Sexton lined out for AIL club St Mary’s until lockdown resumed this autumn, and last week completed a two-month spell in construction, where he swapped rising high at lineouts to building industrial shelving with a friend’s company ‘Gmac’.

“It’s not the best time to look for a normal job, is it,” Sexton says, with a half-hearted laugh.

Overall, South Africa was a very good experience. I loved the club, and the staff were excellent. We loved it, we've nothing bad to say about the place

“You can’t go into town and send CVs around. There’s no work experience in offices.

“When I heard the news from South Africa it threw me into a whirlwind, but I heard Gerry McCormack and Gmac were looking for some workers. I’d happily labour to get out of the house, and keep going for a while.”

A move to the English Championship in the New Year is a possibility for Sexton, who has experience in that division with London Irish and Jersey Reds, but hopes for a Zoom call with news of a cash windfall from South Africa seem unlikely.

“If I get anything in the next two years, it will be like a little savings account,” he said. “I’ve never had it, so I’m not planning on it.

“Overall, South Africa was a very good experience. I loved the club, and the staff were excellent. We loved it, we’ve nothing bad to say about the place. It’s a beautiful country, the restaurants were lovely and we’d great facilities. It might be dangerous in some parts, but everywhere’s dangerous to some degree.”

Just like Sexton, the Kings’ future is up in the air right now, with next season’s Pro 16 set-up looking more than likely to include four other South African teams – the Bulls, the Sharks, the Lions and the Stormers, with 2017-18 quarter finalists Cheetahs left flailing in the wings.
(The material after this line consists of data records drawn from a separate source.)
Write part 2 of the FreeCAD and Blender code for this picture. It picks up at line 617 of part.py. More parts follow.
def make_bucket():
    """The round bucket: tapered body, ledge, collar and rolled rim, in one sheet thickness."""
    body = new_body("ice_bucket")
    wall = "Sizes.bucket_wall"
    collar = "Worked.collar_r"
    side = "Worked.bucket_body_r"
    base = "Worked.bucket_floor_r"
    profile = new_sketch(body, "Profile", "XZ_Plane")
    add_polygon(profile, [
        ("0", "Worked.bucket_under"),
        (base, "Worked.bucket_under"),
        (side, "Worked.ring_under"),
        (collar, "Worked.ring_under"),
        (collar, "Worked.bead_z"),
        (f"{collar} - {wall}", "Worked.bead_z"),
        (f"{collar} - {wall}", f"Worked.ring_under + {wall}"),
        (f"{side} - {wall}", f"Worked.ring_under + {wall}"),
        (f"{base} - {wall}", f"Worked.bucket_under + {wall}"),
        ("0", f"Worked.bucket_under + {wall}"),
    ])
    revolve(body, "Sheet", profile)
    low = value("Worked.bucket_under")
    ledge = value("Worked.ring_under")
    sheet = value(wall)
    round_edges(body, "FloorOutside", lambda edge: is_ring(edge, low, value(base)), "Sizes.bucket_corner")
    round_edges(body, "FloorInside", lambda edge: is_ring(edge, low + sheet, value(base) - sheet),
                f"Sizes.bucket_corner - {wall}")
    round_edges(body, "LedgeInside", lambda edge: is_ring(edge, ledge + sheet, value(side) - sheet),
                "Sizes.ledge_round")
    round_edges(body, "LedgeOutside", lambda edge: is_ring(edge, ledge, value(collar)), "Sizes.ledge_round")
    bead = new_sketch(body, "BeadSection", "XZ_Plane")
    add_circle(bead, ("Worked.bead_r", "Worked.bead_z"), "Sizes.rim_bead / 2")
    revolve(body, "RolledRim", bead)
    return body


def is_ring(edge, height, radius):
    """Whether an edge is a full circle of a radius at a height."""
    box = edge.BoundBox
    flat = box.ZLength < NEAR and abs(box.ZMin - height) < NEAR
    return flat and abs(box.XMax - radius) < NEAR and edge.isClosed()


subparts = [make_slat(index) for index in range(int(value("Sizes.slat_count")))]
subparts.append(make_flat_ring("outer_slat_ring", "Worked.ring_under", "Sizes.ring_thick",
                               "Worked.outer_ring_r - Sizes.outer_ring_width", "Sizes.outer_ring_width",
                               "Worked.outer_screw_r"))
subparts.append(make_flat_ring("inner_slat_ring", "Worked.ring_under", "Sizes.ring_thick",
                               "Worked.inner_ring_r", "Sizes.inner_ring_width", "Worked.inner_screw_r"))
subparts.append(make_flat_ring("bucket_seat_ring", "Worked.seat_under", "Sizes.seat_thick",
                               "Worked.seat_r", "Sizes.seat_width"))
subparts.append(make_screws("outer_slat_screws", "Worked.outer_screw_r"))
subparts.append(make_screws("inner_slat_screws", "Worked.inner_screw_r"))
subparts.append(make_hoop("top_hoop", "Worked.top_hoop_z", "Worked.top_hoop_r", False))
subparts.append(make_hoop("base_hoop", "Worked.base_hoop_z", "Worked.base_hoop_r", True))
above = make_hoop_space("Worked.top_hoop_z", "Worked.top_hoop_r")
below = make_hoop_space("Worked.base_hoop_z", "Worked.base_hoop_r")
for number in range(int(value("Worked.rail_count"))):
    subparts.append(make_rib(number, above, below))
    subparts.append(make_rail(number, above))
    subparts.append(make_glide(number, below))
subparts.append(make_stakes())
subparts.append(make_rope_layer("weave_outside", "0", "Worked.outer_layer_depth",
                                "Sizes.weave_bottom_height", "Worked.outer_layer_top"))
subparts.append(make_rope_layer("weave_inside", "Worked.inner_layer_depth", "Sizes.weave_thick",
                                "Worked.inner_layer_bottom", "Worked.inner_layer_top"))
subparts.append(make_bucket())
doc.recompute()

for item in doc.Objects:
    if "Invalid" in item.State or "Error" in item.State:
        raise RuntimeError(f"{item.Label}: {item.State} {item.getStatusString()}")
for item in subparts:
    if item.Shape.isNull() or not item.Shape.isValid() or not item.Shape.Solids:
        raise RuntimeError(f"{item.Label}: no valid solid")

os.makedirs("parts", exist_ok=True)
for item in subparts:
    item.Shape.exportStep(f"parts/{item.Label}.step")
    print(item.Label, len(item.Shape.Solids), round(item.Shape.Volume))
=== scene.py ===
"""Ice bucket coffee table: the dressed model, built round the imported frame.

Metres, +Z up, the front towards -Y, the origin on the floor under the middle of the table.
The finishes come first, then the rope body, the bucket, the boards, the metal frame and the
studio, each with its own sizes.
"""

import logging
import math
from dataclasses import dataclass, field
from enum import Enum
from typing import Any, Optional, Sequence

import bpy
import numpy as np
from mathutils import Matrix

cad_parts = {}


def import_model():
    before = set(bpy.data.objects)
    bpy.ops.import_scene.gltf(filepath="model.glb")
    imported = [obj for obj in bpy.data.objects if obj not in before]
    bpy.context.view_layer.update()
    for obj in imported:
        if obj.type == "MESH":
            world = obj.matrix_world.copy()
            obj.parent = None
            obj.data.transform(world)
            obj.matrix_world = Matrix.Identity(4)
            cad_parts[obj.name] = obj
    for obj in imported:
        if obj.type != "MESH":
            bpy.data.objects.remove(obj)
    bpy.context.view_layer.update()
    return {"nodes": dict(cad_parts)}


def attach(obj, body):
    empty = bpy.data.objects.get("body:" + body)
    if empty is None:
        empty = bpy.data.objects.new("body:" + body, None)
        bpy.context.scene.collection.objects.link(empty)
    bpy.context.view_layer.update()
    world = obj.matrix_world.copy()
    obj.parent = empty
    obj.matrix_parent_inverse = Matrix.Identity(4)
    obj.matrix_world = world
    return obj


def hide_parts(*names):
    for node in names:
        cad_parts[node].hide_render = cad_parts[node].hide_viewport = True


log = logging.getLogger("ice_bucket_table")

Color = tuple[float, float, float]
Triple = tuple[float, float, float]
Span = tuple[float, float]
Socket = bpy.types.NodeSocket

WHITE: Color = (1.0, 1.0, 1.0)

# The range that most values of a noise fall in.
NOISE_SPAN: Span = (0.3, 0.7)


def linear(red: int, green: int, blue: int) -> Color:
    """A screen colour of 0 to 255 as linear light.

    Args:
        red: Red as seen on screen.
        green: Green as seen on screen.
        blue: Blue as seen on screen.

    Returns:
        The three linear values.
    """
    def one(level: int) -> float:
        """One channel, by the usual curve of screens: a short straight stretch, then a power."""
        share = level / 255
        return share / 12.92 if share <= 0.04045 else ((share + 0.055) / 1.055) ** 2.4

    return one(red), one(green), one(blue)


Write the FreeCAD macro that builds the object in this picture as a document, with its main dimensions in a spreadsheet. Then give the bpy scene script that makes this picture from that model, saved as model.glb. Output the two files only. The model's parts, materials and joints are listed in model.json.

“As a rugby fan, honestly, that’s the best set-up for the league,” Sexton argues. “It’s harder to take for the Cheetahs as they reached the playoffs a couple of years ago, but the competition does need to be more competitive and it will be with the Super Rugby sides.

“It would be naive to think we’d [Kings] stay in. Those four sides will bring the whole standard of rugby up, and make Irish teams stand up and fight even more.”